Micro medical robots, many shaped like little beetles, are designed to travel inside the body in order to treat infected areas and thus minimize the need for surgery. Photo by Yoshikazu Tsuno/Getty Images.

Drugs have traditionally been delivered to patients by mouth or by injection. Working together to increase both the efficacy and safety of drug delivery, chemical and biomedical engineers have devised a variety of improved delivery techniques. These new methods also provide the added benefit of enhanced comfort and convenience for the patient.

Early drug-delivery breakthroughs using chemical principles include

  • Nasal sprays that deliver finely atomized amounts of a drug via inhalation,
  • Transdermal patches that deliver controlled doses through the skin, and
  • Controlled-release capsules and wafers that deliver drugs over an extended period.

Targeted delivery

In recent years targeted drug-delivery methods have been an important area for chemical and biomedical engineers. Novel vehicles are being designed that deliver a drug precisely to the targeted organ, tissue, or tumor.
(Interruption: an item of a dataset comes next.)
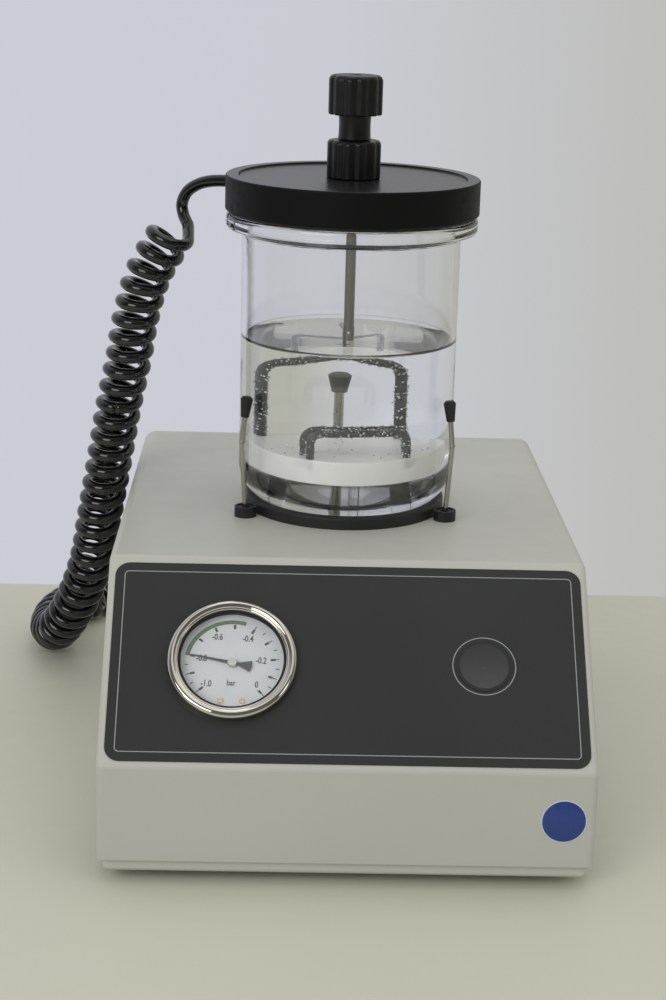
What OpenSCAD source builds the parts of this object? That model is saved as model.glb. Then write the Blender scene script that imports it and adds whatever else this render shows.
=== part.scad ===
// Vacuum bench tester for watches: a housing with a sloping control face, a glass jar of water
// held by three sprung posts, a lid with a sliding rod, and a curly hose from the lid to the back.
// Millimetres. The origin lies on the table, under the middle of the housing and its hose fitting.
// X is to the right, -Y is the front and Z is up.

/* [Housing] */
// Width of the housing
housing_w = 260; // [250:1:280]
// Depth of the housing from its front to its back
housing_d = 371; // [365:1:390]
// Height of the case top above the table
top_z = 152; // [148:1:160]
// Height of the rubber feet
foot_h = 6; // [5:0.5:8]
// Radius of the rubber feet
foot_r = 10; // [8:0.5:12]
// Visible height of the base tray
lip_h = 8; // [6:0.5:10]
// How far the tray's walls reach up inside the cover
tray_overlap = 14; // [12:0.5:18]
// How far the tray stands in from the cover
tray_inset = 3; // [2.8:0.1:4]
// Wall of the cover
cover_wall = 2.5; // [2:0.1:2.7]
// Wall and floor of the base tray
tray_wall = 2; // [1.5:0.1:2.5]
// Radius of the cover's front, side and slope edges
edge_r = 4; // [3.5:0.5:5]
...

The drug payload is then released in response to an internal or external trigger and in the amount required at the site.

Such delivery systems have the advantage of being able to

  • Reduce or delay premature degradation of a drug once it is in the body,
  • Maximize the ability of a drug to travel through the body to the target site without affecting healthy tissue and organs,
  • Minimize the total amount of the drug that must be administered, and
  • Reduce potential side effects that often result when healthy tissue and organs are exposed to a drug.